Do I Really Need a Realtor to Sell My Calgary Home?
Quick Answer: For most Calgary sellers, yes — a licensed realtor typically nets more money even after commission, because pricing accuracy, negotiation, and exposure to buyer's agents are hard to replicate on your own. FSBO can work, but it shifts real financial and legal risk onto you. The right answer depends on your home, your timeline, and how much of that risk you're willing to carry.
What a Realtor Actually Does for the Commission
The commission doesn't just pay for a lockbox and a listing photo. A realtor prices your home using live comparable sales data (not a Zillow-style estimate), manages showings and paperwork, negotiates on your behalf, and — critically — gets your listing in front of other agents' buyers through the MLS and the Realtor.ca network. In Calgary's current balanced market (3.12 months of supply as of May 2026), that exposure matters more than it did during the frenzied seller's market of 2021-2022.

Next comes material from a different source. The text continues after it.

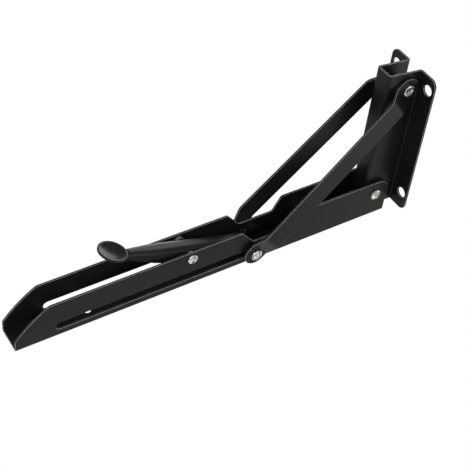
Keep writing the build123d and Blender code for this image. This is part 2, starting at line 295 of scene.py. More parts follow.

You're also paying for liability protection. Alberta real estate contracts, disclosure obligations, and financing conditions carry real legal weight. An experienced agent catches the clauses that can cost you the deal — or cost you in court — after closing.
The Real Cost of Selling FSBO in Calgary
For Sale By Owner sounds like a straightforward way to keep the commission. In practice, most FSBO sellers still pay for a lawyer, a photographer, and often a flat-fee MLS listing service just to get visibility — and many end up paying a buyer's agent commission anyway, since most buyers in Calgary are represented and their agents won't always show unrepresented listings without one.
The bigger cost is usually invisible: pricing mistakes. Overprice a FSBO listing and it sits, picks up a stale-listing stigma, and eventually sells below market. Underprice it and you leave money on the table with no one to tell you. National studies consistently show FSBO homes sell for less, on average, than agent-listed homes — even after subtracting commission. Calgary's benchmark price sat at $570,500 in May 2026; a pricing miss of even 3-5% on a home at that value is $17,000-$28,000, which is more than most sellers would have paid in commission in the first place.
When FSBO Might Make Sense
There are real exceptions. If you're selling to someone you already know, in a hot micro-market where homes are moving in days regardless of who lists them, or you have real estate, legal, and negotiation experience yourself, FSBO can work. It's also more common with land or unique properties where the 'agent value' is lower.
How to Decide: 5 Questions to Ask Yourself
- Do I know Calgary's current comparable sales well enough to price this within 2-3% of market value?
- Do I have time to manage showings, buyer questions, and negotiations on top of my regular life?
- Am I comfortable reviewing and negotiating a legally binding Alberta purchase contract without a professional?
- Can I get my listing in front of buyer's agents, not just public listing sites?
- If something goes wrong after closing, do I have the knowledge to handle a dispute?
Frequently Asked Questions
Can I sell my house without a realtor in Calgary?
Yes. FSBO is legal in Alberta, but you'll still typically need a real estate lawyer, and most sellers end up paying a buyer's agent commission even if they skip a listing agent.
How much does FSBO actually save me in Calgary?
Less than most sellers expect. After lawyer fees, marketing, and pricing mistakes, the net savings are often a fraction of the commission — and the risk of underpricing can erase it entirely.
What's the biggest risk of selling without an agent?
Mispricing and contract exposure. Without live comparable data and a professional reviewing conditions and disclosures, sellers commonly leave money on the table or run into legal issues after closing.